The request: Find every line with the string "into" in it, count them, and reply with that count only.

--- Material provided ---

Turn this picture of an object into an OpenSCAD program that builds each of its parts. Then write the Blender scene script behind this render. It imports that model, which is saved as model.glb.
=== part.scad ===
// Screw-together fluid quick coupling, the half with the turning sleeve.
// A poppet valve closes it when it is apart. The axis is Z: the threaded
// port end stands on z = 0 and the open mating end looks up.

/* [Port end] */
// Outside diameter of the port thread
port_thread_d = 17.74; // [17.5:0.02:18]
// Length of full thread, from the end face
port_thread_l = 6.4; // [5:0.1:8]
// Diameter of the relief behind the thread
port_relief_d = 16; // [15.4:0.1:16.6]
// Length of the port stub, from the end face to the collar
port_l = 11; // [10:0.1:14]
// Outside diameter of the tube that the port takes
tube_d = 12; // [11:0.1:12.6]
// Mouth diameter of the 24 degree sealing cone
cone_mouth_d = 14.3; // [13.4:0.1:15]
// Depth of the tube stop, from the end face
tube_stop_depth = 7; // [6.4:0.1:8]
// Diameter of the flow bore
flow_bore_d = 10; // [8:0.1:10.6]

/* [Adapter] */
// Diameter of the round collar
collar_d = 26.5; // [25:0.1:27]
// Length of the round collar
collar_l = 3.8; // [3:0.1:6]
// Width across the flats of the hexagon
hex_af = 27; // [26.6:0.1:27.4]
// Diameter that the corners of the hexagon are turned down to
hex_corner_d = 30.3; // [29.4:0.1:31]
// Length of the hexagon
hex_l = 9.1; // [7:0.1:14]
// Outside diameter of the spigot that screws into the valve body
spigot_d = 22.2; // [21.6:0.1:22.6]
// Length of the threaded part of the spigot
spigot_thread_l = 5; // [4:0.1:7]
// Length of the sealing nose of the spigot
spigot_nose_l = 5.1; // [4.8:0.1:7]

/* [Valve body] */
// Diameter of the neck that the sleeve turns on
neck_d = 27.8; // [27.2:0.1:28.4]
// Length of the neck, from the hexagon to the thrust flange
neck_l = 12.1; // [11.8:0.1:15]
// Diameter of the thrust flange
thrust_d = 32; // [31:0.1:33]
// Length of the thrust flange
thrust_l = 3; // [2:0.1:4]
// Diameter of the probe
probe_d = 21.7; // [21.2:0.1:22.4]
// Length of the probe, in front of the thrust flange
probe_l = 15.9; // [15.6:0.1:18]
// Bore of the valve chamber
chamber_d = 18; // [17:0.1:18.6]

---

Result for this task: 2